O “BBB” ensina para a política que atenção e audiência vêm com entretenimento, que por sua vez é alimentado por polêmicas, discussões e debates. No fundo, podemos dizer que os dois são fenômenos pop: geram resultado (financeiro ou político) através de entretenimento.

O que é preciso para ser campeão no ‘Big Brother’ e na política pop?

Não há fórmula mágica. Existe sorte, existe estratégia. Mas podemos pensar que a postura e a reação diante das polêmicas pautadas é um elemento central de sucesso. Saber escolher estrategicamente os posicionamentos que mais atraem o público é um diferencial.

No “BBB”, o Caio se salvou de uma eliminação precoce quando soube se posicionar corretamente, ou seja, fazendo aquilo que se esperava em uma situação como aquela, depois de ouvir uma lacração da Lumena sobre uma importante questão de gênero. Diferente de Rodolfo, que escolheu a posição errada (ou não esperada) quando associou o cabelo do João à peruca de monstro que usava.

Numa polêmica, a chance de consenso é mínima. A polêmica é a cisão, é a ruptura, é a polarização. Nesse ambiente, duas coisas não ajudam a vencer: ficar indiferente e querer agradar a ambos os lados.

Pelo que você está dizendo, não há mais espaço na política para uma postura moderada nem de centro ?

Pode haver moderação, sim, mas ela precisa ser parte da estratégia.

Eu costumo dizer que o centro e a moderação precisam ser radicalmente de centro para conseguirem atenção. Encontrar essa postura é uma questão fundamentalmente de timing. É preciso saber quando entrar em uma polêmica, e o quanto, até mesmo para poder mostrar a “irracionalidade” dos outros dois lados.

Moderação e radicalização não são certas nem erradas em si mesmas. É preciso ser pragmático, esperto. Há momentos em que é válido ter posicionamento firme. Às vezes, o desgaste de uma briga faz bem. Em outros momentos, é melhor mostrar que os dois lados estão errados.

Ficar em cima do muro não vale?

Juliette no “BBB” é um fenômeno justamente porque não deixa de enfrentar as suas brigas, e não deixa de ter posição na briga dos outros. Ela faz isso nem que seja para desagradar alguém. Aliás, uma característica fundamental na política de hoje: ser capaz de arriscar a própria pele em polêmicas que podem lhe trazer prejuízo de imagem.
Essa é uma qualidade que é sinônimo de autenticidade, ou o inverso da mentira. Não acho que estamos em um contexto no qual a tradicional postura “não sou a favor nem contra, muito pelo contrário” seja bem vista.

Em nosso tempo, predomina a lógica do posicionamento diante das polêmicas que surgem. É essa combinação que está gerando mais engajamento.

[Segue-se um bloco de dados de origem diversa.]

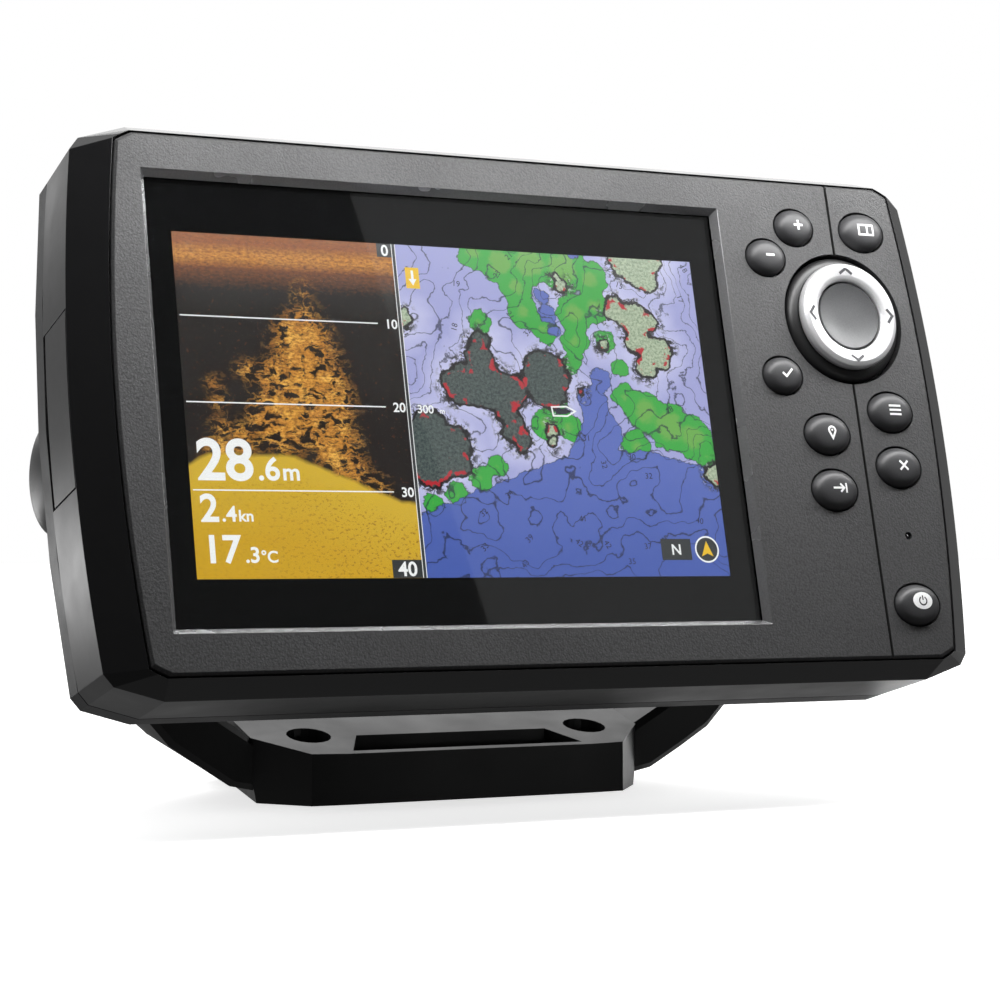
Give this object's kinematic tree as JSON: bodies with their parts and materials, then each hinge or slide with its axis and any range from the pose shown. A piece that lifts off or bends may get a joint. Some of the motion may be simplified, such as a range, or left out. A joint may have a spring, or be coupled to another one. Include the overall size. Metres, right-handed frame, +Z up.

Dentro desta lógica de política ‘BBB’ ou pop, qual a diferença de Lula e Bolsonaro para os candidatos do centro?

A diferença está nos atributos de seus seguidores. Explico. “Fã” é uma abreviação de “fanático”. Não é só um entusiasta, mas um devoto, um dogmático. No extremo, um apaixonado cego, sem capacidade crítica.

O fã também é uma peça indispensável do universo pop, é o fã que defende, divulga, espalha a mensagem de seu objeto de devoção. E vemos isso na era da política pop. Políticos viraram popstars. Possuem não só eleitores, mas fãs. Vemos isso com Bolsonaro e Lula.

Uma parte expressiva do eleitorado de ambos age como membros de um fã-clube. Defendem, divulgam, espalham tudo o que dizem, nem sempre com olhar crítico, mas como verdades inquestionáveis.

Algo semelhante vemos com os fenômenos do “Big Brother”, embora as paixões que estimulam, em geral, sejam bem menos determinantes para o cenário nacional. Além de Bolsonaro e Lula, Ciro tem potencial para popstar. Ele tem várias características essenciais para a manutenção de um fã-clube. Seu desafio é outro, é que o fã-clube seja numeroso.

E os candidatos de centro?

Os candidatos de centro não conseguiram ainda contar com essa adesão fervorosa. Não contam com uma legião de pessoas dispostas a defendê-los, como fãs, nem para atacá-los, como haters. Veja o Doria, por exemplo. Muita gente o conhece, gosta dele, reconhece sua luta pela vacina, mas ele não tem um fã-clube.
Na minha avaliação, Doria não tem esse fã-clube porque tudo que ele faz parece ser muito combinado, arquitetado, planejado. Na política pop, isso é sinônimo de não autêntico ou interesseiro. Não cola!

Bolsonaro das tiradas constantes e o Lula da coragem de enfrentar o juiz polarizam o debate porque conseguem ativar seus fãs por meio dos conflitos que eles participam diariamente.